Dear God, I have a question...
Book of Habakkuk
“If you don’t have any doubts, you are either kidding yourself or asleep. Doubts are the ants in the pants of faith. They keep it awake and moving,” wrote author and pastor Frederick Buechner. If you have ever thought or asked, “Why does God do this?” or, “That is not fair,” then you must read the Book of Habakkuk. This prophet goes to God with his doubts and faith struggles. For a book that was written in Judah more than 2,500 years ago, Habakkuk has a contemporary message that addresses modern problems.
How God works in our lives
Book of Zephaniah
What’s that old campfire song that goes, “[Next] verse same as the first, a little bit louder and a whole lot worse”? Maybe it’s part of the Minor Prophet training manual. Zephaniah summarizes the preceding prophets and keeps bringing the message of the Day of the Lord.
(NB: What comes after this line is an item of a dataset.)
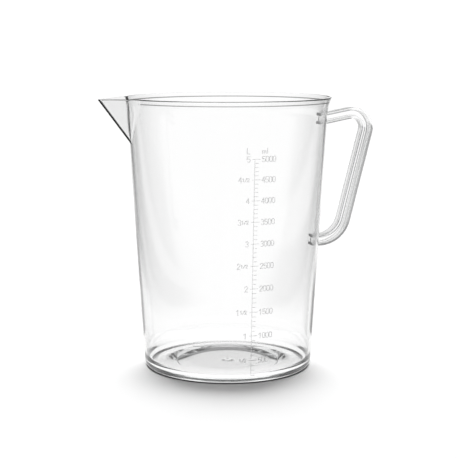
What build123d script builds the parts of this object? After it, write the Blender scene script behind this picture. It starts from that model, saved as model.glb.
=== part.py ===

How to finish the job when enthusiasm fades
Book of Haggai
Next to Obadiah, Haggai is the shortest book in the Old Testament, but its brevity does not mean that its message should be ignored. Haggai clearly shows what happens when we disobey God, and what can happen when we turn back to an attitude of obedience.
Being God’s people in today’s world
Book of Zechariah
James Montgomery Boice says that Zechariah is one of the most difficult Old Testament books to study. Yet Zechariah’s message and ministry should encourage anyone who is trying to do a work for Christ in any age.
Giving God nothing less than our best
Book of Malachi
After the prophet Malachi speaks, there is no word from God. For 400 years. The silence would be deafening. The next time Israel would hear from God? “Behold! The Lamb of God, who takes away the sin of the world,” John the Baptist proclaims (John 1:29). This is the final book in the Old Testament, and it is also the last study in this series on the Minor Prophets. One of the interesting themes that we find woven into the book is a series of statements made by God, and each one is responded to by a question that begins “How . . . ?” These express a challenge to God’s statements, almost demanding that he give an account of himself and his activity.